▼
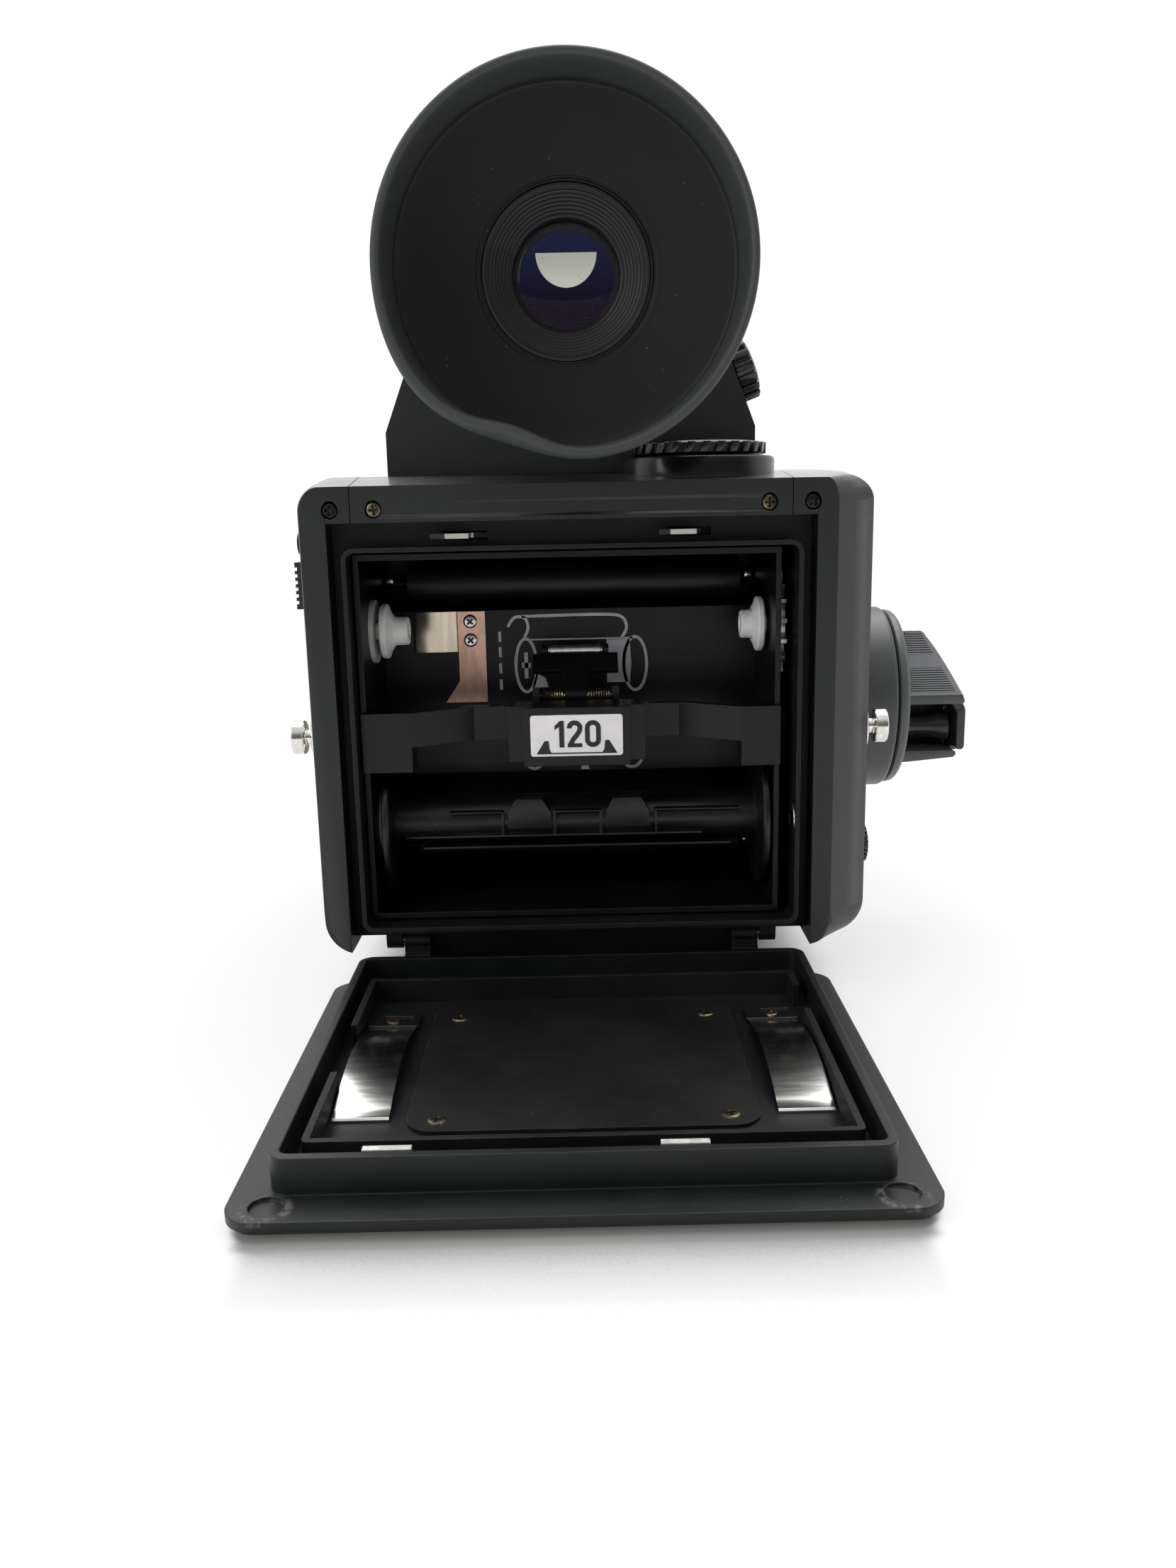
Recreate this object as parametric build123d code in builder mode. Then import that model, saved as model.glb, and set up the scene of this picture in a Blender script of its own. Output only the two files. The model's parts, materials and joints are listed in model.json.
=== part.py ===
from build123d import *
import math
import os

# Medium format single lens reflex camera with its rear door open. Millimetres.
# X runs to the right as seen from behind, Y from the rear face to the lens, Z up.
# The origin is the mouth of the tripod socket, in the middle of the base.

# Clearances shared by every fit
GAP = 0.3                # between pieces that move past each other
RUN = 0.06               # radial, a pin or shaft turning in its bore
TIGHT = 0.4              # round the film insert in its chamber

# Outer body
HALF_TURN = 180.0        # degrees
QUARTER_TURN = 90.0
CORE_HALF = 39.0         # half the width of the chassis and of the door channel
LEFT_COVER_WIDTH = 5.7
RIGHT_COVER_WIDTH = 10.3
BODY_LEFT = -CORE_HALF - LEFT_COVER_WIDTH
BODY_RIGHT = CORE_HALF + RIGHT_COVER_WIDTH
REAR_Y = -40.0
FRONT_Y = 58.0
CORE_BOTTOM = 11.2
COVER_DROP = 1.6
BODY_BOTTOM = CORE_BOTTOM - COVER_DROP
BODY_TOP = 89.2
TOP_CORNER = 6.0
BOTTOM_CORNER = 4.5
BEVEL_DEPTH = 6.5
BEVEL_LEFT = 1.5
BEVEL_RIGHT = 5.5
BEVEL_TOP = 2.7
COVER_WALL = 1.6
COVER_END_WALL = 3.0
COVER_RIM = 6.0          # solid rim of a side cover behind the rear pillar

# Chassis: door channel, light-trap lip, film chamber, film gate and mirror box
TOP_COVER_THICK = 5.2
CORE_TOP = BODY_TOP - TOP_COVER_THICK
STRIP_HEIGHT = 7.8
CHANNEL_TOP = BODY_TOP - STRIP_HEIGHT
CHANNEL_DEPTH = 5.2
CHANNEL_Y = REAR_Y + CHANNEL_DEPTH
STRIP_INSET = 4.0
STRIP_HALF = CORE_HALF - STRIP_INSET
CHANNEL_WIDTH = 2.1      # between the chassis edge and the lip, each side
LIP_HALF = CORE_HALF - CHANNEL_WIDTH
LIP_WALL = 0.75
LIP_RISE = 2.2
LIP_BOTTOM = CORE_BOTTOM + LIP_RISE
LIP_DROP = 3.9
LIP_TOP = CHANNEL_TOP - LIP_DROP
CHAMBER_HALF = LIP_HALF - LIP_WALL
CHAMBER_BOTTOM = LIP_BOTTOM + LIP_WALL
CHAMBER_TOP = LIP_TOP - LIP_WALL
LIP_CORNER = 2.0
CHAMBER_FRONT_Y = -1.0
LENS_Z = 46.2
GATE_WIDTH = 56.0
GATE_HEIGHT = 41.5
SCREEN_DROP = 3.0
SCREEN_Z = CORE_TOP - SCREEN_DROP
BOX_HALF = 31.0
BOX_BOTTOM = 19.0
BOX_CEILING = 4.0
BOX_TOP = SCREEN_Z - BOX_CEILING
BOX_REAR_Y = 6.0
FRONT_WALL = 4.0
BOX_FRONT_Y = FRONT_Y - FRONT_WALL
THROAT_R = 27.0

# Focusing screen over the mirror box
SCREEN_INSET = 2.3
SCREEN_HALF = BOX_HALF - SCREEN_INSET
SCREEN_LEDGE = 2.0
SCREEN_END_INSET = 2.0
SCREEN_REAR_Y = BOX_REAR_Y + SCREEN_END_INSET
SCREEN_FRONT_Y = BOX_FRONT_Y - SCREEN_END_INSET
SCREEN_THICK = 2.0

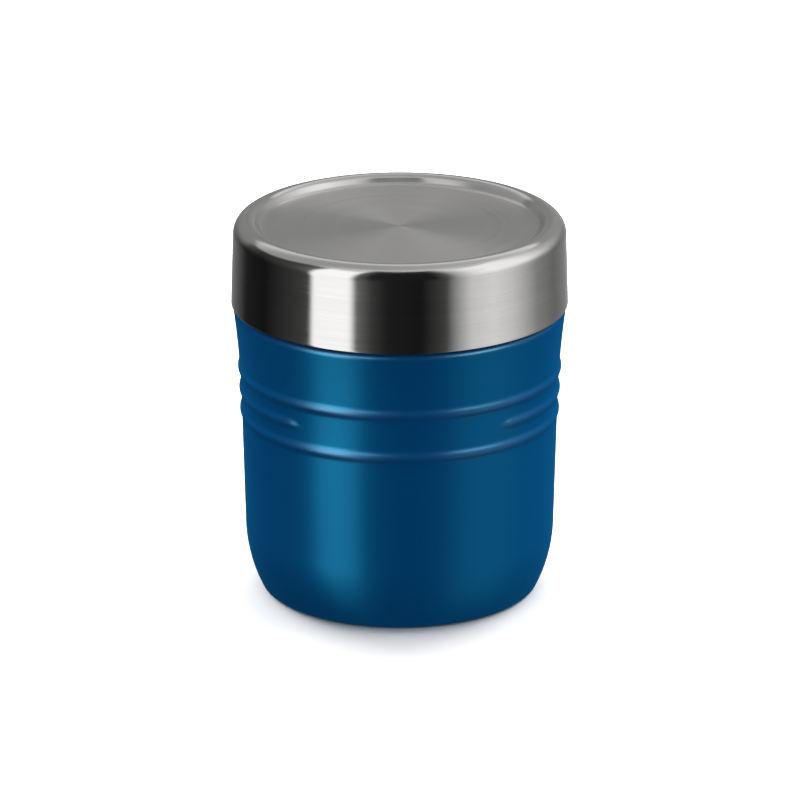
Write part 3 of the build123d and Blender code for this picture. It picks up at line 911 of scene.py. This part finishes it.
def bands(*stops):
    """Brightness around the jar, from (degrees from the front, brightness) pairs."""
    ramp = [((angle + 180) / 360, (value, value, value, 1)) for angle, value in stops]
    return nodes.add("ShaderNodeValToRGB", {"stops": ramp}, {"Fac": turn / (2 * pi) + 0.5})["Color"]


def between(low, high, signal):
    """Rises from 0 to 1 while a signal goes from low to high."""
    return nodes.add(
        "ShaderNodeMapRange",
        {"interpolation_type": "SMOOTHSTEP"},
        {"Value": signal, "From Min": low, "From Max": high},
    )["Result"]


# A tall strip light on the left, a softbox on the right, dark cards between them and a pale backdrop
# behind. Over them hangs a pale ceiling, which each card or lamp hides up to its own top.
low_bands = bands(
    *((-180, 0.36), (-160, 0.20), (-145, 0.11), (-130, 0.02), (-105, 0.01), (-66, 0.07)),
    *((-64, 0.10), (-61, 1.62), (-34.5, 1.62), (-29.5, 0.2), (-19, 0.06), (-9, 0.02), (15, 0.012)),
    *((32, 0.08), (38, 0.37), (50, 0.92), (67, 1.08), (82, 0.90), (108, 0.34), (130, 0.2), (143, 0.24)),
    *((156, 0.28), (168, 0.42), (180, 0.36)),
)
rim_bands = bands(
    *((-180, 0.33), (-136, 0.34), (-126, 0.10), (-110, 0.04), (-80, 0.08), (-66, 0.16)),
    *((-64, 0.3), (-61, 1.7), (-34.5, 1.7), (-29.5, 0.15), (-20, 0.02), (25, 0.015), (34, 0.12)),
    *((41, 0.6), (53, 1.2), (67, 1.48), (97, 1.42), (127, 0.68), (146, 0.44), (165, 0.40), (180, 0.33)),
)
card_tops = 90 * bands(
    *((-180, 0.38), (-140, 0.34), (-127, 0.28), (-110, 0.33), (-96, 0.42), (-82, 0.55), (-36, 0.58)),
    *((-31, 0.77), (44, 0.77), (52, 0.64), (112, 0.64), (140, 0.38), (180, 0.38)),
)
ceiling = 0.49 + 0.32 * between(-0.2, 0.8, xyz["X"]) + 0.42 * between(0.05, -0.35, xyz["Y"])
ceiling = ceiling + 0.5 * between(0.4, 0.85, xyz["Y"])
table = 0.12 + 0.88 * between(-58, -38, rise)
radiance = low_bands * table + (rim_bands - low_bands) * between(-8, 18, rise)
radiance = radiance + (ceiling - radiance) * between(card_tops - 3, card_tops + 3, rise)
background = nodes.add("ShaderNodeBackground", inputs={"Color": (1, 1, 1, 1), "Strength": radiance})
nodes.add("ShaderNodeOutputWorld", inputs={"Surface": background["Background"]})


def lamp(name, place, size, power):
    """A soft lamp that faces the middle of the jar."""
    light = bpy.data.lights.new(name, "AREA")
    light.shape = "RECTANGLE"
    light.size, light.size_y = size
    light.energy = power
    made = bpy.data.objects.new(name, light)
    bpy.context.collection.objects.link(made)
    made.location = place
    towards = Vector((0, 0, 0.06)) - Vector(place)
    made.rotation_euler = towards.to_track_quat("-Z", "Y").to_euler()
    return made


overhead = lamp("overhead", (0, 0.5, 1.3), (3.0, 1.7), 60)
overhead.visible_glossy = False

# Two low lamps behind the jar that only the floor sees, so that its shadow falls to the front.
below = bpy.data.collections.new("below")
below.objects.link(floor)
for name, place in (("floor_left", (-0.75, 0.9, 0.34)), ("floor_right", (0.75, 0.9, 0.34))):
    lamp(name, place, (0.6, 0.4), 20).light_linking.receiver_collection = below

# Strips and boards that only the coated wall sees, flagged off the polished lid.
coated = bpy.data.collections.new("coated")
coated.objects.link(outer_wall)
for name, place, size, power in (
    ("strip_low", (-0.88, -0.82, -0.34), (0.75, 0.7), 2.6),
    ("strip_left", (-0.88, -0.82, 0.10), (0.5, 0.6), 7.0),
    ("board_left", (-0.81, -0.89, 0.58), (1.05, 0.45), 10.5),
    ("board_right", (1.02, -0.64, 0.58), (0.75, 0.45), 10.0),
):
    board = lamp(name, place, size, power)
    board.visible_diffuse = False
    board.light_linking.receiver_collection = coated

ELEVATION = radians(19.3)
DISTANCE = 1.8
AIM = Vector((0.00012, 0, 0.06055))
camera_data = bpy.data.cameras.new("camera")
camera_data.sensor_width = 36
camera_data.lens = 256.0
camera_data.clip_end = 40
camera = bpy.data.objects.new("camera", camera_data)
bpy.context.collection.objects.link(camera)
camera.location = AIM + DISTANCE * Vector((0, -cos(ELEVATION), sin(ELEVATION)))
camera.rotation_euler = (pi / 2 - ELEVATION, 0, 0)
bpy.context.scene.camera = camera
bpy.context.scene.view_settings.view_transform = "Standard"
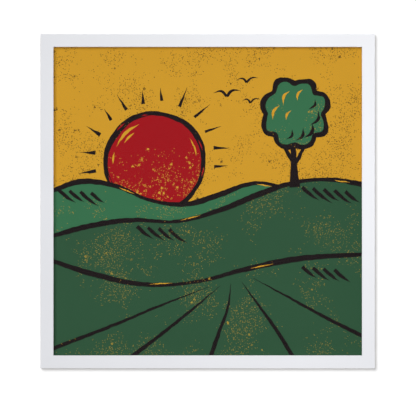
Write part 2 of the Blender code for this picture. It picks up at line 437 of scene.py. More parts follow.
def press(bm, ink, layer, depth):
    """Lays a drawn shape on the sheet, as ink in this layer."""
    stand = Matrix.Rotation(math.radians(90), 4, "X") @ Matrix.Diagonal((MM, MM, depth, 1))
    to_sheet = Matrix.Translation((0, PAPER_FRONT - (layer + 0.5) * FILM, CENTRE_Z))
    bmesh.ops.transform(bm, matrix=to_sheet @ stand, verts=bm.verts)
    bmesh.ops.recalc_face_normals(bm, faces=bm.faces)
    mesh = bpy.data.meshes.new("pressed")
    bm.to_mesh(mesh)
    bm.free()
    blocks[ink].from_mesh(mesh)
    bpy.data.meshes.remove(mesh)


def ink_patch(ink, layer, knots, square=()):
    """A filled shape of ink."""
    curve = bpy.data.curves.new("patch", "CURVE")
    curve.dimensions = "2D"
    curve.fill_mode = "NONE"
    curve.resolution_u = 16
    knots_of(curve, knots, True, square)
    bm = mesh_of(curve, layer)
    bmesh.ops.triangle_fill(bm, edges=bm.edges, use_beauty=True, use_dissolve=False)
    bmesh.ops.translate(bm, verts=bm.verts, vec=(0, 0, -0.5))
    made = bmesh.ops.extrude_face_region(bm, geom=bm.faces)
    bmesh.ops.translate(bm, verts=new_points(made), vec=(0, 0, 1))
    press(bm, ink, layer, FILM)


def ink_line(ink, layer, knots, closed=False, steps=16, square=()):
    """A line of ink as wide at each knot as the knot says."""
    curve = bpy.data.curves.new("line", "CURVE")
    curve.dimensions = "3D"
    curve.bevel_depth = 0.5
    curve.bevel_resolution = 1
    curve.use_fill_caps = True
    curve.resolution_u = steps
    knots_of(curve, knots, closed, square)
    press(mesh_of(curve, layer + LINE_SEED), ink, layer, FILM / FULL_WIDTH)


def point_at(middle, distance, angle, stretch=1.0):
    """The point at a distance and an angle from a middle, with its height stretched."""
    x = middle[0] + distance * math.cos(angle)
    z = middle[1] + stretch * distance * math.sin(angle)
    return x, z


def around(middle, distances, stretch=1.0):
    """Points evenly round a middle, at these distances in turn."""
    step = 2 * math.pi / len(distances)
    return [point_at(middle, far, index * step, stretch) for index, far in enumerate(distances)]


def with_widths(points, widths):
    """Points as knots of a line, whose width goes through these values again and again."""
    return [(x, z, widths[index % len(widths)]) for index, (x, z) in enumerate(points)]


# The sky covers the whole sheet, and every other ink lies on it
SKY_LAYER = 0
edge = INKED_HALF
sheet_corners = [(-edge, -edge), (edge, -edge), (edge, edge), (-edge, edge)]
ink_patch("ochre", SKY_LAYER, sheet_corners, square=(0, 1, 2, 3))

# The sun, with short strokes round it
SUN_LAYER = 1
SUN = (-84, 62)
SUN_RADIUS = 77
SUN_EDGE = (77, 78.5, 76.5, 77.5, 76, 78, 77, 76, 78.5, 77)
OUTLINE_WIDTHS = (7.4, 9.2, 6.6, 8.2, 9.8, 7.0, 8.0)
RAYS = 12
FIRST_RAY = -4  # degrees
RAY_STEP = 17.5
RAY_START = 95
RAY_TIP = 0.4
sun_rim = around(SUN, SUN_EDGE)
ink_patch("red", SUN_LAYER, sun_rim)
ink_line("black", SUN_LAYER + 1, with_widths(sun_rim, OUTLINE_WIDTHS), closed=True)
shaky = random.Random(7)  # the cutter's hand, alike in every run
for ray in range(RAYS):
    angle = math.radians(FIRST_RAY + RAY_STEP * ray)
    near = RAY_START + shaky.uniform(-2, 3)
    far = near + shaky.uniform(20, 34)
    lean = angle + math.radians(shaky.uniform(-3, 3))
    start = (*point_at(SUN, near, angle), shaky.uniform(4.6, 6.4))
    end = (*point_at(SUN, far, lean), RAY_TIP)
    ink_line("black", SUN_LAYER, [start, end])


def ink_arc(ink, layer, middle, radius, first, last, width):
    """A tapered stroke along part of a circle, between two angles in degrees."""
    stops = (
        (first, TIP),
        (0.6 * first + 0.4 * last, width),
        (0.3 * first + 0.7 * last, 0.8 * width),
        (last, TIP),
    )
    knots = [(*point_at(middle, radius, math.radians(turn)), wide) for turn, wide in stops]
    ink_line(ink, layer, knots)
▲
WHAT YOU HAVE TO DO>
Leave out every line without the string "Write" and copy the rest.

FINAL RESULT>
Write part 3 of the build123d and Blender code for this picture. It picks up at line 911 of scene.py. This part finishes it.
Write part 2 of the Blender code for this picture. It picks up at line 437 of scene.py. More parts follow.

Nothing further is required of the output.